What you will do:
For the material that follows, list every line containing the word "objects".

Supplied material:
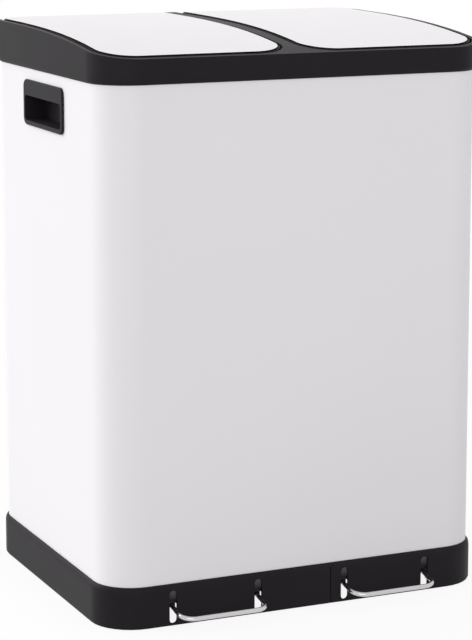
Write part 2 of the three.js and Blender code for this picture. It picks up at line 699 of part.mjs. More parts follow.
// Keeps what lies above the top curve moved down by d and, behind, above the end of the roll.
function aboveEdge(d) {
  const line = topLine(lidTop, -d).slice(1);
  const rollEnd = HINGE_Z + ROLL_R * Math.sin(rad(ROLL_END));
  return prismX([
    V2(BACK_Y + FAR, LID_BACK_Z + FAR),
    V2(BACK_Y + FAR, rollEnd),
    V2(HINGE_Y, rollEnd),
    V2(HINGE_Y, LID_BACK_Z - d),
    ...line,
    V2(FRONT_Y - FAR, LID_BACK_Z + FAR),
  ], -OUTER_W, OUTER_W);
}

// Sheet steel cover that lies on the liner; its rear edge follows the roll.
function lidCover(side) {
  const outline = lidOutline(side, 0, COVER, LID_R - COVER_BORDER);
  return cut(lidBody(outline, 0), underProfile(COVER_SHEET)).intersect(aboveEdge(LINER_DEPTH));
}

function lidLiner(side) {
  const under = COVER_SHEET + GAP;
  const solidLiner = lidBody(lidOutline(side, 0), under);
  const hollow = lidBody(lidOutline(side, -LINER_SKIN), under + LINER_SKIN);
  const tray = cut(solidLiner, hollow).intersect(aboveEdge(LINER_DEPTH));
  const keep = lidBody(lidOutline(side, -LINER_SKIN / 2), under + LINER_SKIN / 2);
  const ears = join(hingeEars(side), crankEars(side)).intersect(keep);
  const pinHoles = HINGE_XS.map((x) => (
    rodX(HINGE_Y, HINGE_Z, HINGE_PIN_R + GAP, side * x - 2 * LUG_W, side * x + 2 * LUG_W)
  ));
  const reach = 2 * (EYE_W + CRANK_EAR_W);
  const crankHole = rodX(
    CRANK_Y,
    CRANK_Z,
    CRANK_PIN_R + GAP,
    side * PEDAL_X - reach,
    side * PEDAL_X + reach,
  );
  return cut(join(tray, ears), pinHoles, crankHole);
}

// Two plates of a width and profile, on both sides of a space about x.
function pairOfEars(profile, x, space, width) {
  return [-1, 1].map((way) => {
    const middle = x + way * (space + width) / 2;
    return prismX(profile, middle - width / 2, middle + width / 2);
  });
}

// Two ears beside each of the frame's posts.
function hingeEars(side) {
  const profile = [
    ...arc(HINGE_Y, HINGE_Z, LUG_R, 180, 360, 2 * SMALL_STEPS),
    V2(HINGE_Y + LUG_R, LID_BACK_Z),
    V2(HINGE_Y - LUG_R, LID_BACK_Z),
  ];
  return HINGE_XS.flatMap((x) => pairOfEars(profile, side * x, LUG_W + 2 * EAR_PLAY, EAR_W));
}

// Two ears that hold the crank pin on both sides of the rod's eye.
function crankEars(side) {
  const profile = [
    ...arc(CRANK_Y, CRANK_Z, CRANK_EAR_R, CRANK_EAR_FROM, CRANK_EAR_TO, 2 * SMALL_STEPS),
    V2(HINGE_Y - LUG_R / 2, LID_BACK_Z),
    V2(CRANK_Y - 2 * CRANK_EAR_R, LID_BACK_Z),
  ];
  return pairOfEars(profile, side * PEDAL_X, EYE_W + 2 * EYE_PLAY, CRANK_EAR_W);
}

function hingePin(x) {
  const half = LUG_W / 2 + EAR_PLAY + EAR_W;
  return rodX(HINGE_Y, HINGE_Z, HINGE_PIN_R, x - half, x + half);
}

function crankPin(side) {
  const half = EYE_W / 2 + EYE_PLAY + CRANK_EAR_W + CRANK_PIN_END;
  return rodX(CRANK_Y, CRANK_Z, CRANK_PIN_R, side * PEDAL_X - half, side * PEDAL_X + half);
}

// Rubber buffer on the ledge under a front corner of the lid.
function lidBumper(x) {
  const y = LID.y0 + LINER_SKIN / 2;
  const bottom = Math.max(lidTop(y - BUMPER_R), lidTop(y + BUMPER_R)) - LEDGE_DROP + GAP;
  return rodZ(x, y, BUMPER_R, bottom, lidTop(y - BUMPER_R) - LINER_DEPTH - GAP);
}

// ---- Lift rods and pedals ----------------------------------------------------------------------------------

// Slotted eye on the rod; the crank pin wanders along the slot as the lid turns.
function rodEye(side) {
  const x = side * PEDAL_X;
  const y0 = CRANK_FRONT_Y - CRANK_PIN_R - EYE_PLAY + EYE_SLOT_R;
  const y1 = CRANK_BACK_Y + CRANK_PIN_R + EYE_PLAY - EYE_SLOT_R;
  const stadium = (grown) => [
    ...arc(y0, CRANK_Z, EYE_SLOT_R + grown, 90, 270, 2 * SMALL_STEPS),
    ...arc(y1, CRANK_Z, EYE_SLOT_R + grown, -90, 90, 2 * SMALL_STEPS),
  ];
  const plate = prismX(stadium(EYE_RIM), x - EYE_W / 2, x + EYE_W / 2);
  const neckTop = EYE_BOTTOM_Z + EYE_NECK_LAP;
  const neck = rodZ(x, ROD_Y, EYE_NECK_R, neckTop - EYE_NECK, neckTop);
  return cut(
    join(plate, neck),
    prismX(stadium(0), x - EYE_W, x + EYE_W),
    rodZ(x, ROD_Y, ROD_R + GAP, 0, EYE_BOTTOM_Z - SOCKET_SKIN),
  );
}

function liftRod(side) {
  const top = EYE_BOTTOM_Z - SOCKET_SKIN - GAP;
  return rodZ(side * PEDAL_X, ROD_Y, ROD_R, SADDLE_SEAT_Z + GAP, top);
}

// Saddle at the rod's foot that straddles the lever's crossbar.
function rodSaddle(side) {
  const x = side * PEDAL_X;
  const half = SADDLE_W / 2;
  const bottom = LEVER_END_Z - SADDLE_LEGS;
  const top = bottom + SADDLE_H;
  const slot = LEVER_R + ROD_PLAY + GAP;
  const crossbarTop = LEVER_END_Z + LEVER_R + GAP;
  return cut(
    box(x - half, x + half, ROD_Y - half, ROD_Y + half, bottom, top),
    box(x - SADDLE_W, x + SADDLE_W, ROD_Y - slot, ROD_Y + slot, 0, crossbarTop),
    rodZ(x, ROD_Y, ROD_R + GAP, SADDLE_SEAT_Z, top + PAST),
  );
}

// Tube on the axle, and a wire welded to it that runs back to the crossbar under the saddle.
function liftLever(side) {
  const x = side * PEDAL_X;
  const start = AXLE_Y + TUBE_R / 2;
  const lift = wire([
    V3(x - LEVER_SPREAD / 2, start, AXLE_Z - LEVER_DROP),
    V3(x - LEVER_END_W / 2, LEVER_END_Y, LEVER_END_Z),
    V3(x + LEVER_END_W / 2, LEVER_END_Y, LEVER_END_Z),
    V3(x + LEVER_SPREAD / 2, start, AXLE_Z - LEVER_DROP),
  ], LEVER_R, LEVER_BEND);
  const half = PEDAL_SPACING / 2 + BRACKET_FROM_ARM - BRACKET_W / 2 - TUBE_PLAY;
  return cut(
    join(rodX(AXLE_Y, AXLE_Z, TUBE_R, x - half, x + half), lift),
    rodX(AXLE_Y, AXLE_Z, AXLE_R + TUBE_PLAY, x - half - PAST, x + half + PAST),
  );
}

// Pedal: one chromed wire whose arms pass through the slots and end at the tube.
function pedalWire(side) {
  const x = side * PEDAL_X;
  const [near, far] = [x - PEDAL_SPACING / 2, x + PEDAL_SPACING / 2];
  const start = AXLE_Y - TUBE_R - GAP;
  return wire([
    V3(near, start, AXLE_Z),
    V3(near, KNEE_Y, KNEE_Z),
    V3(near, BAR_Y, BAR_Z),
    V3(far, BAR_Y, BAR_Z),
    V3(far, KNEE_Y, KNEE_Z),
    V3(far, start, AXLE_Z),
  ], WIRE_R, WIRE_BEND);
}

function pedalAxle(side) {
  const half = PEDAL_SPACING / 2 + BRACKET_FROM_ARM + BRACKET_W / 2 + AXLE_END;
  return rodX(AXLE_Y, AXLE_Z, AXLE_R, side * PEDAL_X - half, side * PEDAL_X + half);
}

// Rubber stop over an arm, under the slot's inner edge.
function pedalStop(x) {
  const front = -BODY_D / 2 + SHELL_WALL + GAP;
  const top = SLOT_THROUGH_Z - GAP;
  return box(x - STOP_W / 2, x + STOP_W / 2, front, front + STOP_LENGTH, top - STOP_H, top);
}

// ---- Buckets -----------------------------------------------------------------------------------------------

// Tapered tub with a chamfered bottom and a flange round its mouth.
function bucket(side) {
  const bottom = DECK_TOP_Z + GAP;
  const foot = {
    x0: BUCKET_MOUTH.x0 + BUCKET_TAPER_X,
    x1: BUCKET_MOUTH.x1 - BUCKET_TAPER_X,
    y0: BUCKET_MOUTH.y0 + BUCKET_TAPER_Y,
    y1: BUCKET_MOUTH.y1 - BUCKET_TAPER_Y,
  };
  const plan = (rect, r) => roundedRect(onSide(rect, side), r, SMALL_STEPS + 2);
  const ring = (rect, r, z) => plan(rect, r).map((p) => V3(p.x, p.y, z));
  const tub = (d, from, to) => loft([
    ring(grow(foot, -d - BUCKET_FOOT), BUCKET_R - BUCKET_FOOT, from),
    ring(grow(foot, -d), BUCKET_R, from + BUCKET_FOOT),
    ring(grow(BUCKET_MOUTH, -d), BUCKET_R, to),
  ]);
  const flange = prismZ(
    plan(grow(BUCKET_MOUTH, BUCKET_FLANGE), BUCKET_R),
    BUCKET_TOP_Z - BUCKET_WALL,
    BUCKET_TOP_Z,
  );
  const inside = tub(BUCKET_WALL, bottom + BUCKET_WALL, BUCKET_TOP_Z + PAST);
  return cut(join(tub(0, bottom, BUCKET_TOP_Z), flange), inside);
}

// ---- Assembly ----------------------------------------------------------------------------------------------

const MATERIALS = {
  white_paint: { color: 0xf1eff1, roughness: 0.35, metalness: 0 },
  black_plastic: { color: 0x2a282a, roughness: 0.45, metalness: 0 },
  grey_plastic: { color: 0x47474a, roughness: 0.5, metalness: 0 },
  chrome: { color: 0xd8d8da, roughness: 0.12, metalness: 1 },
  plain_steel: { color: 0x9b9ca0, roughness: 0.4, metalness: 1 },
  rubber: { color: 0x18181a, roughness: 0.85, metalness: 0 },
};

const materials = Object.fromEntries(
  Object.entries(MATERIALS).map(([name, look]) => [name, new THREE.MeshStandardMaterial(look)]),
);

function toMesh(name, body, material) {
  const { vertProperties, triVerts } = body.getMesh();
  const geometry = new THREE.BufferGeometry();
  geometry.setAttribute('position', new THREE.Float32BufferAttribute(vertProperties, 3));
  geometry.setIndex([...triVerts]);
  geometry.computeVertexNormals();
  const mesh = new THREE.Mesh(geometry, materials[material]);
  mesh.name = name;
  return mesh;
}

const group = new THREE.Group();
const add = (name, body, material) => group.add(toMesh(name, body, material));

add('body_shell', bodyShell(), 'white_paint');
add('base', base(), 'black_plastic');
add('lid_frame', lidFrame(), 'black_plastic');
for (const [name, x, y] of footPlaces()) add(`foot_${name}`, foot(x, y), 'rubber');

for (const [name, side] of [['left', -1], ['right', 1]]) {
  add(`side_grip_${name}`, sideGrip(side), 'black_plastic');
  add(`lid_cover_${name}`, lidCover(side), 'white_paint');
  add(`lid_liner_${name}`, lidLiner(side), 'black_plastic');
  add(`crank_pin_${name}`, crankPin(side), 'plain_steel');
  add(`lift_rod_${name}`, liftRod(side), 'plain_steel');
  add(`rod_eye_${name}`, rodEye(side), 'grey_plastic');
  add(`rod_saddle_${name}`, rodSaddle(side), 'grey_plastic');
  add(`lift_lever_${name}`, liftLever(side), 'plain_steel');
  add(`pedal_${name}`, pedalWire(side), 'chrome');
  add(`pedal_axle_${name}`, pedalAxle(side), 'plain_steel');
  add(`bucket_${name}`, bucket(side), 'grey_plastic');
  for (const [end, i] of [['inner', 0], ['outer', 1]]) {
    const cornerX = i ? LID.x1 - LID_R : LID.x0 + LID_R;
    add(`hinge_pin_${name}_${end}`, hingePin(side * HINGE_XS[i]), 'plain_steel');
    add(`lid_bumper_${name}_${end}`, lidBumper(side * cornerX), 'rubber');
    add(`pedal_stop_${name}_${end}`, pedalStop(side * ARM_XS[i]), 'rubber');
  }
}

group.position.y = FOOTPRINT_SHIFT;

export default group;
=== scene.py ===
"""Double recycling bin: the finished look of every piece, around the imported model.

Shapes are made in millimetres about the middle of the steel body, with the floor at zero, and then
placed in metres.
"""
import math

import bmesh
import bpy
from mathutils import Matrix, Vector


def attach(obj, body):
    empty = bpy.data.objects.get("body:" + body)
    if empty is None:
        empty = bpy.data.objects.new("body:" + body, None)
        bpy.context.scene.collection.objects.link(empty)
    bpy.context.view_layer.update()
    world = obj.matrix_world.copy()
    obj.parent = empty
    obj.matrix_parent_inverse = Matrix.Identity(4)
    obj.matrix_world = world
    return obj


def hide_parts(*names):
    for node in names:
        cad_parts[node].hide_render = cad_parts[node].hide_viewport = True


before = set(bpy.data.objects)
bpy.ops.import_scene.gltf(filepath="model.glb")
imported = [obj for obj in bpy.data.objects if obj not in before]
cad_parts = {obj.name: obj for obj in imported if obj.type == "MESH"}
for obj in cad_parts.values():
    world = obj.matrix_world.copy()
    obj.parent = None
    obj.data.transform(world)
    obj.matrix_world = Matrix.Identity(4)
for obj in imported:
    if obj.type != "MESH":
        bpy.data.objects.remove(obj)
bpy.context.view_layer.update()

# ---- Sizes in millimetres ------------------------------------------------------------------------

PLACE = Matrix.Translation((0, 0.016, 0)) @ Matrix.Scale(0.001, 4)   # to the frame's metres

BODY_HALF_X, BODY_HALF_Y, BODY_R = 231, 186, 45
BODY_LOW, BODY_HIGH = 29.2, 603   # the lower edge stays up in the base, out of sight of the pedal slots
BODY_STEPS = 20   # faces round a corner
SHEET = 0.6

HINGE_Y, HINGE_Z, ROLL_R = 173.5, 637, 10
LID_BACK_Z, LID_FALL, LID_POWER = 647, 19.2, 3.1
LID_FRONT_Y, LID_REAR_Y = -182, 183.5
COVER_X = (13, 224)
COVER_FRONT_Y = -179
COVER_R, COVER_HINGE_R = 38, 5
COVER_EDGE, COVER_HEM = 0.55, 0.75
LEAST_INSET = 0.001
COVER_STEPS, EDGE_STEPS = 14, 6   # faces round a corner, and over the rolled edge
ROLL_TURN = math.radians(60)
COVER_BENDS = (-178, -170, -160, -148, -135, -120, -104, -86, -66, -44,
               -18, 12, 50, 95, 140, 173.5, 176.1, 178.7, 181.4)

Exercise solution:
    empty = bpy.data.objects.get("body:" + body)
        empty = bpy.data.objects.new("body:" + body, None)
        bpy.context.scene.collection.objects.link(empty)
before = set(bpy.data.objects)
imported = [obj for obj in bpy.data.objects if obj not in before]
        bpy.data.objects.remove(obj)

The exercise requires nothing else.